Many Neural Network Pruning approaches consist of several iterative training and pruning steps, seemingly losing a significant amount of their performance after pruning and then recovering it in the subsequent retraining phase. Recent works of Renda et al. (2020) and Le & Hua (2021) demonstrate the significance of the learning rate schedule during the retraining phase and propose specific heuristics for choosing such a schedule for IMP (Han et al., 2015). We place these findings in the context of the results of Li et al. (2020) regarding the training of models within a fixed training budget and demonstrate that, consequently, the retraining phase can be massively shortened using a simple linear learning rate schedule. Improving on existing retraining approaches, we additionally propose a method to adaptively select the initial value of the linear schedule. Going a step further, we propose similarly imposing a budget on the initial dense training phase and show that the resulting simple and efficient method is capable of outperforming significantly more complex or heavily parameterized state-of-the-art approaches that attempt to sparsify the network during training. These findings not only advance our understanding of the retraining phase, but more broadly question the belief that one should aim to avoid the need for retraining and reduce the negative effects of 'hard' pruning by incorporating the sparsification process into the standard training.

LGOct 14, 2020
Deep Neural Network Training with Frank-Wolfe

Sebastian Pokutta, Christoph Spiegel, Max Zimmer

This paper studies the empirical efficacy and benefits of using projection-free first-order methods in the form of Conditional Gradients, a.k.a. Frank-Wolfe methods, for training Neural Networks with constrained parameters. We draw comparisons both to current state-of-the-art stochastic Gradient Descent methods as well as across different variants of stochastic Conditional Gradients. In particular, we show the general feasibility of training Neural Networks whose parameters are constrained by a convex feasible region using Frank-Wolfe algorithms and compare different stochastic variants.
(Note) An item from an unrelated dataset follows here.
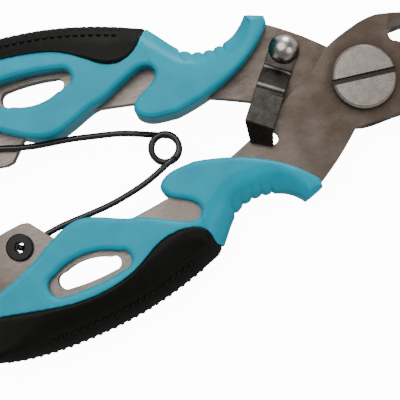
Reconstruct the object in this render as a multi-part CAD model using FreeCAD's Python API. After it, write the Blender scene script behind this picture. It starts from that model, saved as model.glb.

We then show that, by choosing an appropriate region, one can achieve performance exceeding that of unconstrained stochastic Gradient Descent and matching state-of-the-art results relying on $L^2$-regularization. Lastly, we also demonstrate that, besides impacting performance, the particular choice of constraints can have a drastic impact on the learned representations.

OCSep 29, 2020
Projection-Free Adaptive Gradients for Large-Scale Optimization

Cyrille W. Combettes, Christoph Spiegel, Sebastian Pokutta

The complexity in large-scale optimization can lie in both handling the objective function and handling the constraint set. In this respect, stochastic Frank-Wolfe algorithms occupy a unique position as they alleviate both computational burdens, by querying only approximate first-order information from the objective and by maintaining feasibility of the iterates without using projections. In this paper, we improve the quality of their first-order information by blending in adaptive gradients. We derive convergence rates and demonstrate the computational advantage of our method over the state-of-the-art stochastic Frank-Wolfe algorithms on both convex and nonconvex objectives. The experiments further show that our method can improve the performance of adaptive gradient algorithms for constrained optimization.